(Items from a dataset)
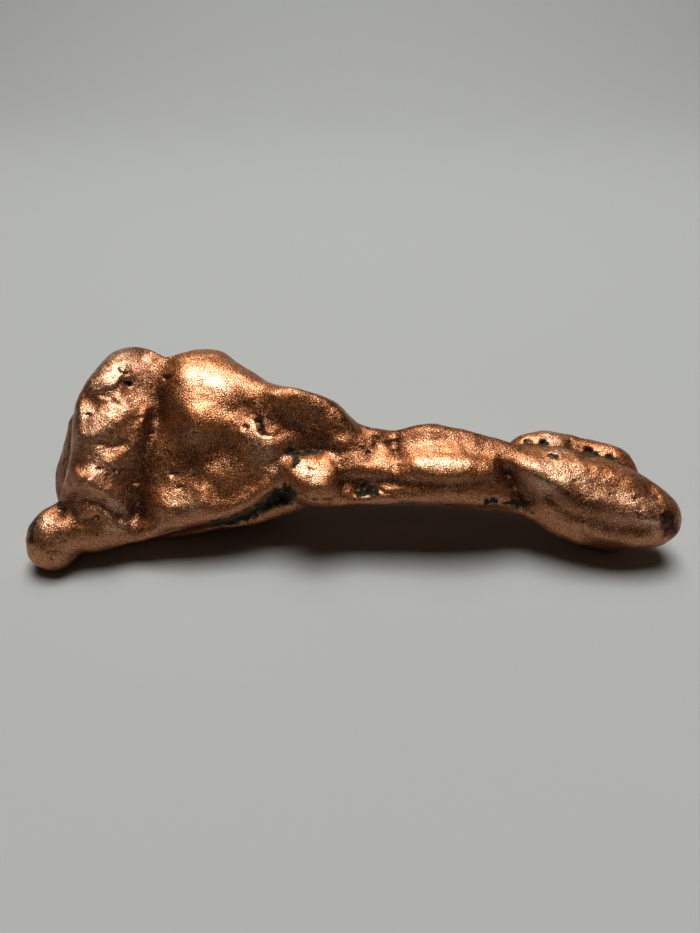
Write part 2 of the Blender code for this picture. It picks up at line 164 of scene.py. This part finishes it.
# Patches of the face: half width and middle line. First the dark green host rock left in the deep places
ROCK = (
    # the crevice under the blade's rim
    (0.6, ((-22.4, -9.2), (-19.0, -8.6), (-16.4, -7.6))),
    (0.9, ((-18.0, -8.0), (-16.0, -7.2), (-13.0, -5.6))),
    (1.5, ((-12.0, -4.9), (-10.8, -4.6))),
    # round the knob
    (0.6, ((-10.0, 2.6), (-9.2, 1.6), (-9.4, 0.4))),
    (0.35, ((-8.8, 2.0), (-6.4, 2.2), (-5.4, 3.0))),
    # under the neck
    (0.55, ((0.6, -4.5), (2.0, -4.0), (3.4, -4.2))),
    (0.3, ((1.4, -3.6), (1.8, -2.8))),
    (0.45, ((21.2, -5.6), (22.8, -5.5))),
    (0.55, ((24.6, -5.8), (27.4, -5.9))),
    # the back lobe's pits
    (0.5, ((38.0, 2.2), (39.2, 1.8))),
    (0.3, ((41.0, 1.4), (42.0, 1.2))),
    (0.4, ((29.6, 3.8), (31.0, 3.5))),
    (0.3, ((27.4, 3.9), (28.2, 3.8))),
    (0.3, ((32.2, 2.0), (32.8, 1.8))),
    # pits of the shoulder, the toe and the left lobe
    (0.4, ((-15.0, 7.2), (-14.6, 5.6))),
    (0.4, ((-47.2, -6.6), (-46.4, -7.4))),
    (0.35, ((-36.4, 13.1), (-36.3, 13.3))),
)
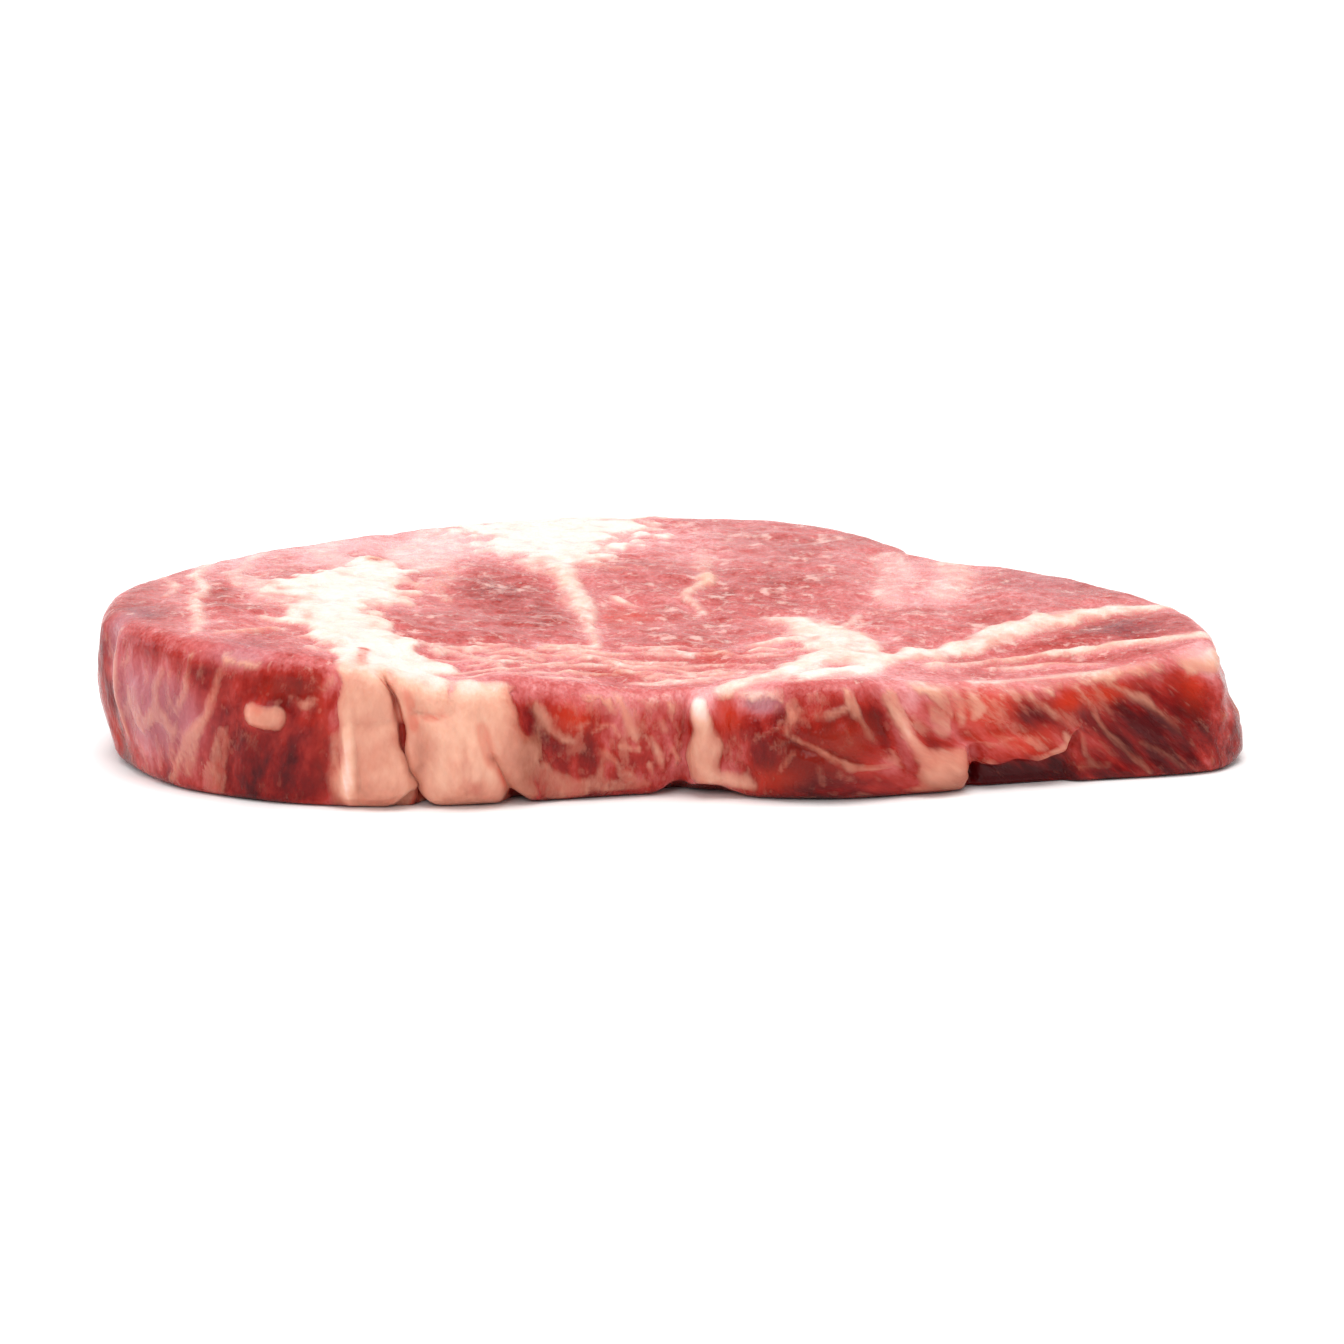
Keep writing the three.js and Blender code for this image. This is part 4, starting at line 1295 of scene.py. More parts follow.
EDGE_WASHES: Rows = (
    # (18.5, 13) darkens the recess by the left end as painted shade.
    (18.5, 13, 5, 10, 0.3, 0.15, -1.2), (8, 14, 5, 9, 0, -0.2, -1), (21, 6, 7, 4, 0.2, 0.5),
    # (21, 23) is a painted lilac highlight on the left corner's rim.
    (31, 14, 9, 9, -0.35, -1.2, 0.9), (36, 26, 9, 2, 0.5), (21, 23, 3.6, 5.4, -1.4, -1.4, 0.8),
    # (56, 26) is a painted lilac highlight on the rim.
    (56, 26, 8, 2, -0.3, -0.6), (43, 14, 8, 9, -0.1, -0.9, 0.5), (49, 22, 4, 4, 0.3, 0.1),
    (62, 6, 9, 9, 1.05, 0.1, -1), (63, 21.5, 8, 3, 0.35, 0.45), (71.5, 10, 2.5, 16, 0.1, 0.4),
    # (76.2, 6) is a painted highlight on the fat block's pale ridge; (89, 9) is painted shade on the flank
    # beside the cleft.
    (76.2, 6, 0.9, 8, -1.7), (80, 10, 5, 9, 0.25), (89, 9, 2.2, 6, 0.8), (107, 10, 5, 8, 0.9),
    (138.6, 16.8, 2.8, 2.8, -1.35), (143.5, 3.4, 5, 2.4, -0.7), (174.4, 13, 3, 6, -0.9),
    (97, 11, 7, 10, -0.25), (61.5, 16.3, 3, 2.2, -0.2), (115.4, 15, 4.4, 3.2, 0.45, 0.9, -0.4),
    (118, 8, 7, 4, 0.75, 0.2), (126, 13, 10, 7, -0.3, 0.2, 1.5), (143, 16, 2.8, 4.4, 0.3, 1, -0.4),
    (157, 9, 10, 7, 1.05, 0.3, -1.2), (166, 12, 5, 6, 0.7, 0.5, -0.5),
    # (149, 17.8) is a painted lilac highlight at the top of the dark lobe.
    (149, 17.8, 4, 1.8, -1.1, -1.6, -0.4), (151, 4, 5, 3, 0.35, 0.6), (165, 2.5, 12, 1.6, -0.2, -0.2),
    (178, 14, 3, 4, 0.1, 0.4), (190, 15, 6, 5, -0.5, 1.4, 1.4), (183, 9.6, 6, 1.5, 0.5, 0.2),
    (198, 13.4, 4, 3, 0.4, -0.2), (198, 8.4, 7, 3, -0.45, 1, 1.3), (206, 15, 4, 2.6, 0.25, 1, -0.4),
    # (198, 1.5) is painted shade under the flap.
    (214, 16, 4, 1.8, 0.3, 1.2), (222, 8.6, 12, 6, 1.25, 0, -0.3), (198, 1.5, 14, 3.4, 1.3, -0.1, -1),
    (216, 18.5, 14, 2.5, 0.15, 0.2), (231, 17, 3, 5, -0.15, 0.8), (235, 20.5, 5, 3, -1),
    (246, 9, 14, 9, 0.4, 0.4), (300, 12, 22, 12, 0.5), (372, 12, 30, 12, 0.25, 0.3),
    (500, 12, 34, 12, 0.4, -0.1), (556, 12, 14, 12, 0.5, -0.2),
)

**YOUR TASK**
Your task is to quote the listing above word for word.

**TASK RESPONSE**
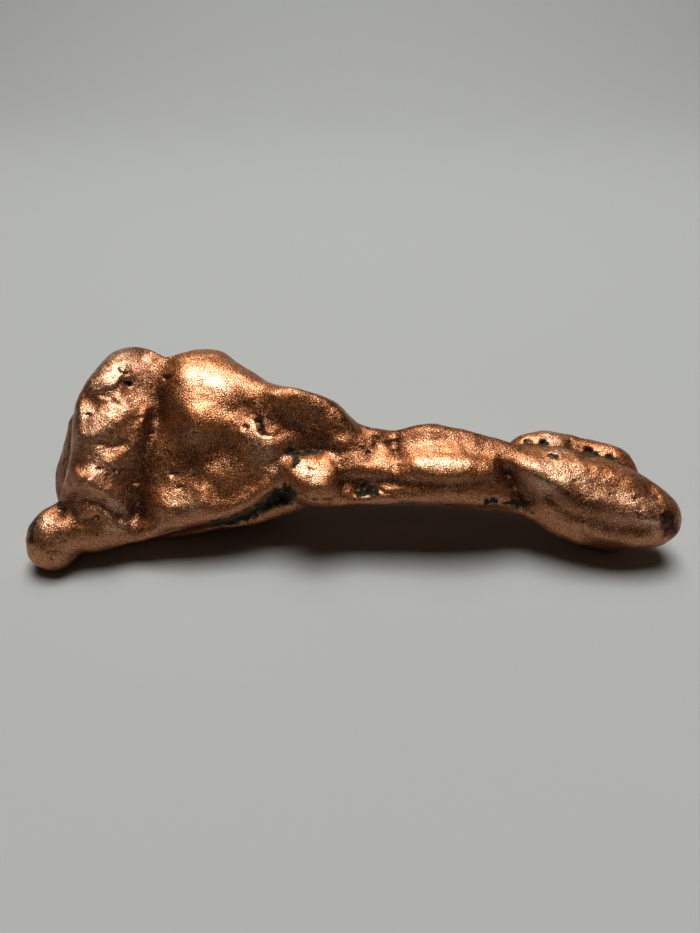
Write part 2 of the Blender code for this picture. It picks up at line 164 of scene.py. This part finishes it.
# Patches of the face: half width and middle line. First the dark green host rock left in the deep places
ROCK = (
    # the crevice under the blade's rim
    (0.6, ((-22.4, -9.2), (-19.0, -8.6), (-16.4, -7.6))),
    (0.9, ((-18.0, -8.0), (-16.0, -7.2), (-13.0, -5.6))),
    (1.5, ((-12.0, -4.9), (-10.8, -4.6))),
    # round the knob
    (0.6, ((-10.0, 2.6), (-9.2, 1.6), (-9.4, 0.4))),
    (0.35, ((-8.8, 2.0), (-6.4, 2.2), (-5.4, 3.0))),
    # under the neck
    (0.55, ((0.6, -4.5), (2.0, -4.0), (3.4, -4.2))),
    (0.3, ((1.4, -3.6), (1.8, -2.8))),
    (0.45, ((21.2, -5.6), (22.8, -5.5))),
    (0.55, ((24.6, -5.8), (27.4, -5.9))),
    # the back lobe's pits
    (0.5, ((38.0, 2.2), (39.2, 1.8))),
    (0.3, ((41.0, 1.4), (42.0, 1.2))),
    (0.4, ((29.6, 3.8), (31.0, 3.5))),
    (0.3, ((27.4, 3.9), (28.2, 3.8))),
    (0.3, ((32.2, 2.0), (32.8, 1.8))),
    # pits of the shoulder, the toe and the left lobe
    (0.4, ((-15.0, 7.2), (-14.6, 5.6))),
    (0.4, ((-47.2, -6.6), (-46.4, -7.4))),
    (0.35, ((-36.4, 13.1), (-36.3, 13.3))),
)
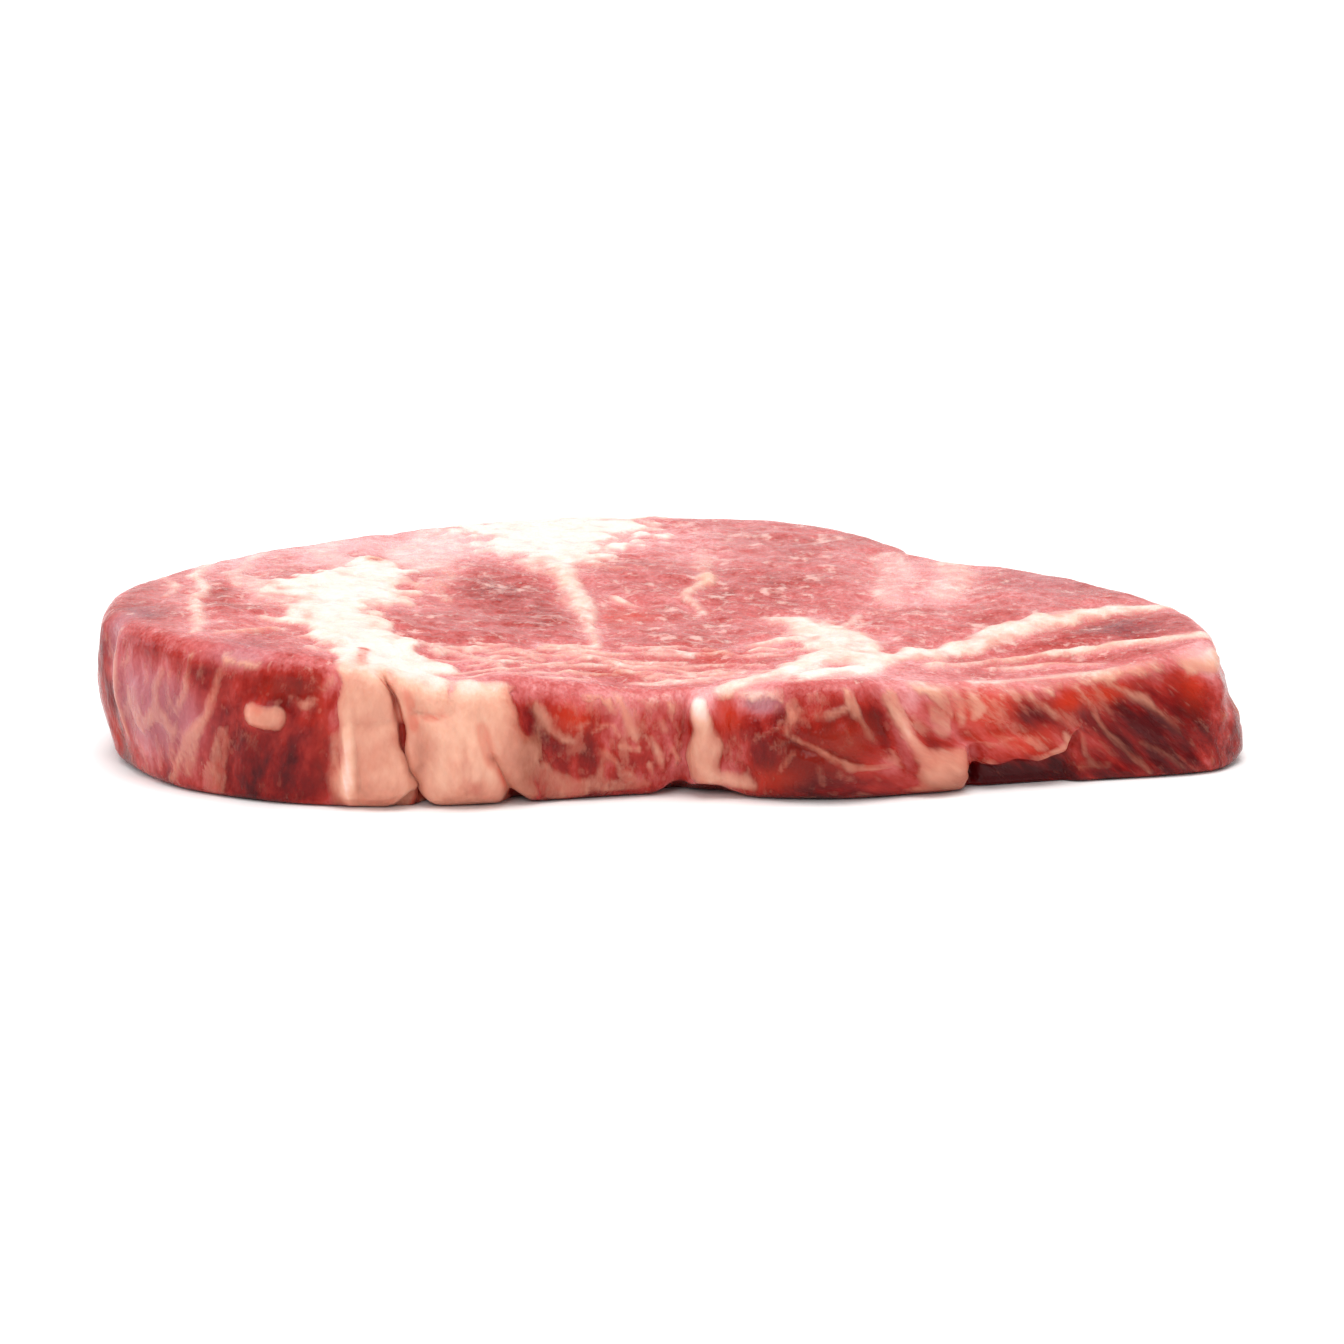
Keep writing the three.js and Blender code for this image. This is part 4, starting at line 1295 of scene.py. More parts follow.
EDGE_WASHES: Rows = (
    # (18.5, 13) darkens the recess by the left end as painted shade.
    (18.5, 13, 5, 10, 0.3, 0.15, -1.2), (8, 14, 5, 9, 0, -0.2, -1), (21, 6, 7, 4, 0.2, 0.5),
    # (21, 23) is a painted lilac highlight on the left corner's rim.
    (31, 14, 9, 9, -0.35, -1.2, 0.9), (36, 26, 9, 2, 0.5), (21, 23, 3.6, 5.4, -1.4, -1.4, 0.8),
    # (56, 26) is a painted lilac highlight on the rim.
    (56, 26, 8, 2, -0.3, -0.6), (43, 14, 8, 9, -0.1, -0.9, 0.5), (49, 22, 4, 4, 0.3, 0.1),
    (62, 6, 9, 9, 1.05, 0.1, -1), (63, 21.5, 8, 3, 0.35, 0.45), (71.5, 10, 2.5, 16, 0.1, 0.4),
    # (76.2, 6) is a painted highlight on the fat block's pale ridge; (89, 9) is painted shade on the flank
    # beside the cleft.
    (76.2, 6, 0.9, 8, -1.7), (80, 10, 5, 9, 0.25), (89, 9, 2.2, 6, 0.8), (107, 10, 5, 8, 0.9),
    (138.6, 16.8, 2.8, 2.8, -1.35), (143.5, 3.4, 5, 2.4, -0.7), (174.4, 13, 3, 6, -0.9),
    (97, 11, 7, 10, -0.25), (61.5, 16.3, 3, 2.2, -0.2), (115.4, 15, 4.4, 3.2, 0.45, 0.9, -0.4),
    (118, 8, 7, 4, 0.75, 0.2), (126, 13, 10, 7, -0.3, 0.2, 1.5), (143, 16, 2.8, 4.4, 0.3, 1, -0.4),
    (157, 9, 10, 7, 1.05, 0.3, -1.2), (166, 12, 5, 6, 0.7, 0.5, -0.5),
    # (149, 17.8) is a painted lilac highlight at the top of the dark lobe.
    (149, 17.8, 4, 1.8, -1.1, -1.6, -0.4), (151, 4, 5, 3, 0.35, 0.6), (165, 2.5, 12, 1.6, -0.2, -0.2),
    (178, 14, 3, 4, 0.1, 0.4), (190, 15, 6, 5, -0.5, 1.4, 1.4), (183, 9.6, 6, 1.5, 0.5, 0.2),
    (198, 13.4, 4, 3, 0.4, -0.2), (198, 8.4, 7, 3, -0.45, 1, 1.3), (206, 15, 4, 2.6, 0.25, 1, -0.4),
    # (198, 1.5) is painted shade under the flap.
    (214, 16, 4, 1.8, 0.3, 1.2), (222, 8.6, 12, 6, 1.25, 0, -0.3), (198, 1.5, 14, 3.4, 1.3, -0.1, -1),
    (216, 18.5, 14, 2.5, 0.15, 0.2), (231, 17, 3, 5, -0.15, 0.8), (235, 20.5, 5, 3, -1),
    (246, 9, 14, 9, 0.4, 0.4), (300, 12, 22, 12, 0.5), (372, 12, 30, 12, 0.25, 0.3),
    (500, 12, 34, 12, 0.4, -0.1), (556, 12, 14, 12, 0.5, -0.2),
)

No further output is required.